Oggi il ministro italiano Calenda viene intervistato dalla Nuova Sardegna e fa l’elogio dell’industria 4.0, cioè dell’industria pulita, ecosostenibile, con rilevante e stabile impatto occupazionale, alta produttività e buoni margini. Ovviamente dice anche che tutto questo non solo è possibile in Sardegna ma che è anche già in corso, giacché sarebbe in funzione a Porto Torres e a Portovesme.
Chi ha verificato che la ripresa della produzione dell’alluminio nel Sulcis è ecosostenibile? Ancora nessuno.
La chimica verde è realmente e integralmente partita? È realmente sostenibile?
Sono domande semplici che facilmente attestano che ancora c’è chi, come noi, non accetta che la realtà politica sia fatta dalle parole e non dalla realtà trasformata.

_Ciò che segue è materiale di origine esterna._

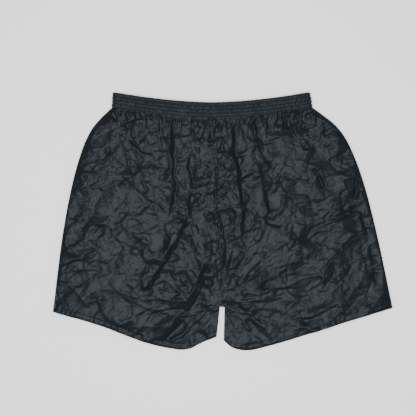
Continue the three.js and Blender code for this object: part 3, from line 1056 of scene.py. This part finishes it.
# Knitted round rubber cords: a dull, slightly grey black.
webbing = matt_yarn("knitted_elastic_webbing", "#16191c", 0.75, 0.909, 0.5)
STITCH_TREE = stitch_tree()


# ---- The pieces ----

def finish_piece(piece, material, slot, *replaced):
    """Gives a piece its material, bakes its place into its mesh, and hides the parts of the frame that it
    replaces.
    """
    piece.data.materials.clear()
    piece.data.materials.append(material)
    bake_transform(piece)
    if replaced:
        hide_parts(*replaced)


FRONT, BACK = np.array([0, 0, 1.0]), np.array([0, 0, -1.0])

for side in SIDES:
    for face, inward in (("front", -1), ("back", 1)):
        shell = panel(side, f"shell_{face}_{side}", face, inward)
        names = f"{face}_panel_{side}", f"hem_turn_{face}_{side}"
        finish_piece(shell, shell_nylon, "shell_cloth", *names)
    cover = band_cover(side)
    finish_piece(cover, band_nylon, "waistband_cloth", f"waistband_cover_{side}")
    finish_piece(band_elastic(side), webbing, "elastic_webbing", f"waist_elastic_{side}")

    overlocked = []
    for seam, edge, start in (("side_seam", 1, 0.005), ("inseam", 0, CROTCH_ROW)):
        allowance, overlocked_edge = edge_seam(side, f"{seam}_allowance_{side}", edge, start)
        finish_piece(allowance, seam_nylon, "seam_cloth", f"{seam}_{side}")
        overlocked += [overlocked_edge + OVERLOCK_RISE * up for up in (FRONT, BACK)]
    slanted = {"Pitch": 2.4, "Length": 3.4, "Turn": 1.1, "Looseness": 0.15}
    stitches(f"overlock_{side}", [], overlocked, [FRONT, BACK] * 2, **slanted)

    for row in range(ROWS):
        share = np.linspace(0.0005, 0.9995, 500)
        height = np.full(share.shape, ROW_FOOT + row * ROW_PITCH)
        along = band_path(side, share)[4] * SIDES[side]
        sunk = BAND_HALF + band_relief(along, height) + 0.15
        path = band_points(side, share, height, sunk)
        outer = band_points(side, share, height, sunk + 1) - path
        names = [f"waist_thread_{face}_row_{row + 1}_{side}" for face in ("front", "back")]
        stitches(f"waist_stitching_row_{row + 1}_{side}", names, [path], [outer], Looseness=0.08)

    for face, up in (("front", FRONT), ("back", BACK)):
        s = np.linspace(0.004, 0.996, 400)
        t = 1 - HEM_STITCH_INSET / (LAYS[side]["inner_length"] * (1 - s) + LAYS[side]["side"].length * s)
        line = surface(side, face, s, t)
        both = [line + STITCH_RISE * up, line - (HEM_LAYER + STITCH_RISE) * up]
        name, names = f"hem_stitching_{face}_{side}", [f"hem_thread_{face}_{side}"]
        stitches(name, names, both, [up, -up], Looseness=0.1)

for face, inward in (("front", -1), ("back", 1)):
    allowance = centre_seam(f"centre_{face}_allowance", face, inward, CROTCH_ROW)
    finish_piece(allowance, seam_nylon, "seam_cloth", f"centre_{face}_seam")
t = np.linspace(0.01, CROTCH_ROW, 300)
line = surface("left", "front", share_from_edge("left", t, TOPSTITCH_INSET, 0), t) + STITCH_RISE * FRONT
stitches("centre_topstitching", ["centre_front_thread"], [line], [FRONT], Looseness=0.1)
tack_low, tack_high = (np.array(c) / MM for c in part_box("crotch_tack"))
tack_y = np.linspace(tack_low[1], tack_high[1], 12)
line = np.stack([fold_x(tack_y) - 3.5, tack_y, 0 * tack_y], -1)
line[:, 2] = surface("left", "front", [0.012], CROTCH_ROW - 0.005)[0, 2] + 0.3
crossing = {"Pitch": TACK_PITCH, "Length": TACK_WIDTH, "Turn": math.pi / 2, "Looseness": 0.05}
stitches("crotch_bar_tack", ["crotch_tack"], [line], [FRONT], **crossing)


# ---- Floor, light and camera ----

FLOOR_REACH = 6.0  # metres, as all sizes of the studio
FLOOR_LEVEL = -0.0006  # just below the lowest crumple of the back
KEY_AT = (-0.09, -0.05, 1.95)
KEY_SIZE = 0.9
KEY_POWER = 60
ROOM_LIGHT = 0.5
EYE_AT = (-0.0272, 0.0246, 1.82)


def area_light():
    data = bpy.data.lights.new("key", "AREA")
    data.size = KEY_SIZE
    data.energy = KEY_POWER
    lamp = in_scene("key", data)
    lamp.location = KEY_AT
    lamp.rotation_euler = (-Vector(KEY_AT)).to_track_quat("-Z", "Y").to_euler()


def studio():
    mesh = bpy.data.meshes.new("floor")
    corners = [(x * FLOOR_REACH, y * FLOOR_REACH, 0) for x, y in ((-1, -1), (1, -1), (1, 1), (-1, 1))]
    mesh.from_pydata(corners, [], [(0, 1, 2, 3)])
    floor = in_scene("floor", mesh)
    floor.location.z = FLOOR_LEVEL
    # Uncoated paper: matt, so that the lamp leaves no bright spot on it.
    paper = bpy.data.materials.new("white_paper_backdrop")
    paper.use_nodes = True
    finish = paper.node_tree.nodes["Principled BSDF"].inputs
    finish["Base Color"].default_value = srgb("#fdfdfd")
    finish["Roughness"].default_value = 0.9
    mesh.materials.append(paper)
    world = bpy.data.worlds.new("soft_room")
    bpy.context.scene.world = world
    world.use_nodes = True
    glow = world.node_tree.nodes["Background"].inputs
    glow["Color"].default_value = (1, 1, 1, 1)
    glow["Strength"].default_value = ROOM_LIGHT
    area_light()


def camera():
    data = bpy.data.cameras.new("camera")
    data.lens = 85
    data.sensor_width = 36
    eye = in_scene("camera", data)
    eye.location = EYE_AT
    bpy.context.scene.camera = eye


studio()
camera()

I presupposti per l’industria 4.0 sono l’istruzione e la formazione, cioè le due più grandi emergenze della Sardegna.
Per essere liberi e indipendenti bisogna essere istruiti e abili, bisogna sapere e saper fare.
C’è un problema molto serio di informazione in Sardegna e lo sappiamo. Gli organi di informazione raccontano più i comunicati stampa che i fatti. Anzi, per meglio dire, non cercano più i fatti. L’informazione più inutile è quella della Rai. Altro che servizio pubblico: potremmo definirla “servizio di ripetizione pubblico”!
Ma al di là di questo, il vero problema è che sta riemergendo il vecchio, fallimentare e già sperimentato modello di sviluppo; miniere, fabbriche inquinanti, caserme (come non ricordare la lunare intervista del ministro Pinotti che indicava come misura di concorso allo sviluppo dell’Isola il popolamento della Caserma di Pratosardo), assistenza. Noi siamo da un’altra parte.